Public adjusters fill a knowledge gap that these statistics expose. Independently represented claimants receive higher settlements on average because licensed adjusters know how to document losses properly, identify policy provisions that support coverage, and negotiate effectively with insurance companies.
Regulation ensures these professionals meet ethical standards. Licensing exams test knowledge of insurance contracts and ethics. Bonding requirements provide recourse if an adjuster mishandles funds. Fee caps prevent overcharging. Disclosure rules ensure policyholders understand what they are signing. Our reporting on insurance industry trends examines how regulatory frameworks for insurance professionals continue to develop worldwide.
Conclusion
The converging trends of climate-driven disasters, rising property values, and state-level regulatory modernization make public adjuster regulation increasingly important for policyholders. States are actively modernizing licensing laws, fee structures, and disclosure requirements to keep pace with a changing risk environment.
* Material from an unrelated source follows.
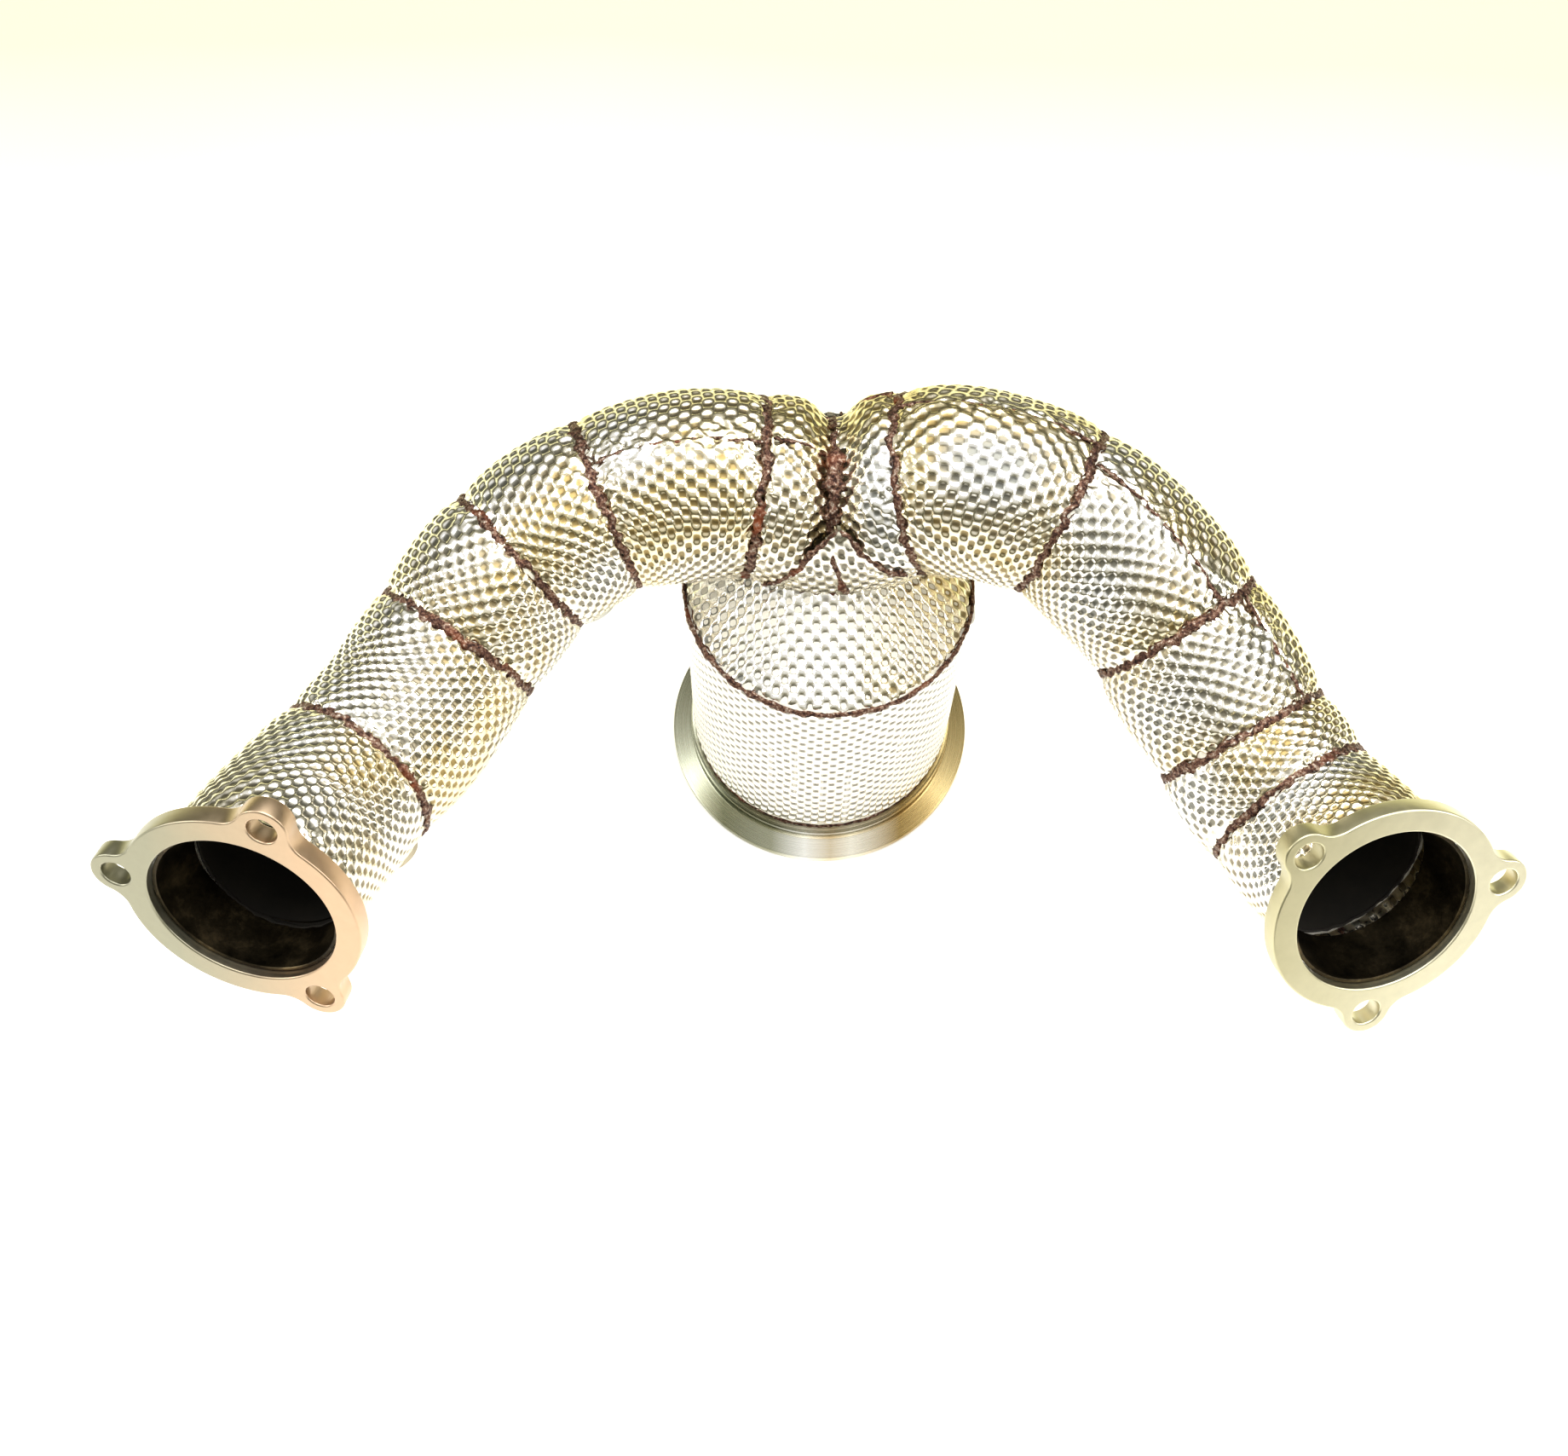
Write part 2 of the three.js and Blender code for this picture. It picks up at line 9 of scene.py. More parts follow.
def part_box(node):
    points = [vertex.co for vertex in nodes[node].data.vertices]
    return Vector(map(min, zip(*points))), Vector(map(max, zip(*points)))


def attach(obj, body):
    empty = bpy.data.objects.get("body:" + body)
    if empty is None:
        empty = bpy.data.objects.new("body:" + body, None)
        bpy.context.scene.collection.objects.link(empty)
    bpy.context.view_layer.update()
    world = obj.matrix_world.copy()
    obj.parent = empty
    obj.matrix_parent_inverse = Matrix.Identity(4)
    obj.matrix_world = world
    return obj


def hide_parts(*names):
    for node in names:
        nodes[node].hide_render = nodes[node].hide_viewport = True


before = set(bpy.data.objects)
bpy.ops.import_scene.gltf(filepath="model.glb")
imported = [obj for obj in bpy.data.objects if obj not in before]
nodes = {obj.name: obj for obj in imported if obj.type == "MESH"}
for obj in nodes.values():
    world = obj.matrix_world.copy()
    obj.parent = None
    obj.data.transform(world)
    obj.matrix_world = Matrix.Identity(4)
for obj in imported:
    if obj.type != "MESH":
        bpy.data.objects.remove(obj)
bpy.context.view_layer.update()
MM = 0.001


# ---------- Floor, light and camera ----------
# The part stands on a pale floor under a large soft light, with a dimmer room round it, which is what
# gives bare metal its darker side. The camera looks down on it from the front.
def linear(text):
    """An sRGB hex colour as linear red, green, blue and alpha."""
    shares = [int(text[i:i + 2], 16) / 255 for i in (1, 3, 5)]
    curve = [c / 12.92 if c <= 0.04045 else ((c + 0.055) / 1.055) ** 2.4 for c in shares]
    return (*curve, 1.0)


def add(tree, kind, inputs=None, **settings):
    """Adds a node. Inputs take a value or another node's output, and settings are the node's own."""
    node = tree.nodes.new(kind)
    for name, value in settings.items():
        setattr(node, name, value)
    for name, value in (inputs or {}).items():
        if isinstance(value, bpy.types.NodeSocket):
            tree.links.new(value, node.inputs[name])
        else:
            node.inputs[name].default_value = value
    return node


def new_material(name):
    """A material with one Principled shader, and the object coordinates that its patterns use."""
    material = bpy.data.materials.new(name)
    material.use_nodes = True
    tree = material.node_tree
    place = add(tree, "ShaderNodeTexCoord").outputs["Object"]
    return material, tree, tree.nodes["Principled BSDF"], place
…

For policyholders facing complex property claims, understanding this regulatory framework matters. Knowing that public adjusters operate under state oversight with bonding, fee caps, and ethical requirements provides a measure of assurance in a stressful process. The difference between a fair settlement and a financial shortfall often comes down to whether the policyholder had qualified, regulated representation on their side.